Mueller's other criticism is that Old Dealers simply want to get the government off our backs and out of our lives and that we envision the future libertarian world as essentially the present one relieved of the incubus of the State. He, on the other hand, apparently wants to present a positive vision of a libertarian future that will be completely new and different. How different, he doesn't say. But he comes perilously close to conjuring up a New Libertarian Man (or Woman), a human nature transformed in some magical way by living in a libertarian society. Perhaps Mueller believes with Godwin that in the new libertarian society man will be immortal, or with Fourier that the rivers will run with lemonade instead of water, or with Trotsky that in the new paradise "the average human type will rise to the heights of an Aristotle, a Goethe, or a Marx. And above this ridge new peaks will rise."

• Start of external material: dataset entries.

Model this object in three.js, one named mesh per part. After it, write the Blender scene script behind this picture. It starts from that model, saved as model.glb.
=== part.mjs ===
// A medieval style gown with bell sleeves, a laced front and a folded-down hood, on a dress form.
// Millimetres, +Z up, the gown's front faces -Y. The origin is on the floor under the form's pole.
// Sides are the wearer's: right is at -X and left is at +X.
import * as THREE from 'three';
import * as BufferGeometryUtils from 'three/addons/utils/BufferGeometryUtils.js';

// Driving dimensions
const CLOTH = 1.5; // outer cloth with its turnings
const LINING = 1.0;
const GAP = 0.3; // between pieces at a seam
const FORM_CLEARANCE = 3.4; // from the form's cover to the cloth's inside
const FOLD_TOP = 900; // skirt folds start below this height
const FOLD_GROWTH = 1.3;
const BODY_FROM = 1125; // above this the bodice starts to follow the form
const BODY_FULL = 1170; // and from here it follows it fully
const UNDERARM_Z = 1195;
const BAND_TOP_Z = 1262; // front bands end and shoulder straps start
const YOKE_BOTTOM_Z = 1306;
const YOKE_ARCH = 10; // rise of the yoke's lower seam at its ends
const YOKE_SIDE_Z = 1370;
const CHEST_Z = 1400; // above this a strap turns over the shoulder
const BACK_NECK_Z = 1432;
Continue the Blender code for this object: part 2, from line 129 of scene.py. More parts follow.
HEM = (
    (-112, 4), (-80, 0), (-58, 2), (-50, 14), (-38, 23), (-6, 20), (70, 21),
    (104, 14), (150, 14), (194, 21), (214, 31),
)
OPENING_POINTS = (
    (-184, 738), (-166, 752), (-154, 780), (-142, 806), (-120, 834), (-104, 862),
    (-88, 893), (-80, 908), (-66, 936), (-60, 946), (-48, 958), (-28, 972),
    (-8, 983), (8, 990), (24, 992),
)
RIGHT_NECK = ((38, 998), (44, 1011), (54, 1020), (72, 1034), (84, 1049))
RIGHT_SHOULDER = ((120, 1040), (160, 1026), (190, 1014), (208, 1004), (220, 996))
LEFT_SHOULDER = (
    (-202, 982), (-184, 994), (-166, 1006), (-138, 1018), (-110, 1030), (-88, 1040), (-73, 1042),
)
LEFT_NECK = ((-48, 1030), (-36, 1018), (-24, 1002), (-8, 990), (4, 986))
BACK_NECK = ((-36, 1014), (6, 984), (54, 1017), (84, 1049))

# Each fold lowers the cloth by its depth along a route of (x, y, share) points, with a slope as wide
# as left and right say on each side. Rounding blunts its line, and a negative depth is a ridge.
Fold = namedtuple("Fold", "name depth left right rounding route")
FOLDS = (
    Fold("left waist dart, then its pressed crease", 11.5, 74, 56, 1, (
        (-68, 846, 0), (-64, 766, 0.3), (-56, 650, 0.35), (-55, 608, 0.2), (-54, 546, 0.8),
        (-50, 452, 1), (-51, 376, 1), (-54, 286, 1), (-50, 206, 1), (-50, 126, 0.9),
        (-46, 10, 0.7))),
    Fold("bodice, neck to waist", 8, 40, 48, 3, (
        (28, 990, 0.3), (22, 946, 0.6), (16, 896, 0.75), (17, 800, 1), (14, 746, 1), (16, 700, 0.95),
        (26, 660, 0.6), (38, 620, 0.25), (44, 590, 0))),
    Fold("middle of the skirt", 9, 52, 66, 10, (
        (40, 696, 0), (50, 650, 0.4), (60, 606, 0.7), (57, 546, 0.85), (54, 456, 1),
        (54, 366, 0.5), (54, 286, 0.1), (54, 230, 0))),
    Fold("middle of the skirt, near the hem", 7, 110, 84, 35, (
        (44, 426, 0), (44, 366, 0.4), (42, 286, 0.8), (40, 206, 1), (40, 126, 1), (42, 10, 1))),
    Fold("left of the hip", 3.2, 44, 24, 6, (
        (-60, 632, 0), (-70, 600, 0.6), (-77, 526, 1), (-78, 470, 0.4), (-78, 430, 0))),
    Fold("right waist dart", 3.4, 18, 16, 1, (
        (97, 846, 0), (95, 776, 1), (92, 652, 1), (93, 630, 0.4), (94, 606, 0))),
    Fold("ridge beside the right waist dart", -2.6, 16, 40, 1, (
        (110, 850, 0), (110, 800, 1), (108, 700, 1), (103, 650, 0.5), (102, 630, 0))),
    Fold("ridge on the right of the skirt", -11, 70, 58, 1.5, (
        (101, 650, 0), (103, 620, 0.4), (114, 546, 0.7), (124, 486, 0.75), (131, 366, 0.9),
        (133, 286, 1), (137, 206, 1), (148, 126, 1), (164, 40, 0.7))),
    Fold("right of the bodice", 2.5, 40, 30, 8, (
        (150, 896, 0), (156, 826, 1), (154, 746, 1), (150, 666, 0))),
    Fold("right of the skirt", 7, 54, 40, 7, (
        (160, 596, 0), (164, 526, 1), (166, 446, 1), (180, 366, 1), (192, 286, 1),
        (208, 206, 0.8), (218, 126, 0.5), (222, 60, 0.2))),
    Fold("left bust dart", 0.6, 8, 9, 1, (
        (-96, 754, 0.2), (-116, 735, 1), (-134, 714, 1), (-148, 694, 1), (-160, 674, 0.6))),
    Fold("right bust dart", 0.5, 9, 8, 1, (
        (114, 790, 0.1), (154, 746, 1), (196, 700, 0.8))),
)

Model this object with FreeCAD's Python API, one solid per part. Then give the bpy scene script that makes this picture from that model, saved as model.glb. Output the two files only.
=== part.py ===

For my part, I have no crystal ball to tell me what a libertarian world would look like. But if I had to guess, I would bet that, yes, it would look pretty much like the present one, but of course with the significant difference that the crippling incubus of State coercion would be off our backs. And yes, to cap my Old Deal sins, I have to make an even more damning admission: with the crucial exception of government coercion, I am indeed pretty happy with the world as it is. When some pompous cretin announced, "I accept the universe," Dr. Johnson's pungent comment was, "Egad, you'd better." And I very much suspect that when the new voices for "liberty is not enough" finally uncork their trumpet to lead us all to the New Deal Promised Land, I am going to say, in the immortal words of Samuel Goldwyn, "Kindly include me out." But the important point is that the overwhelming bulk of the American people will surely sing out the same sentiment loud and clear, and even more harshly—and therefore that it would be a tragedy if the libertarian movement should ever embrace the new New Deal.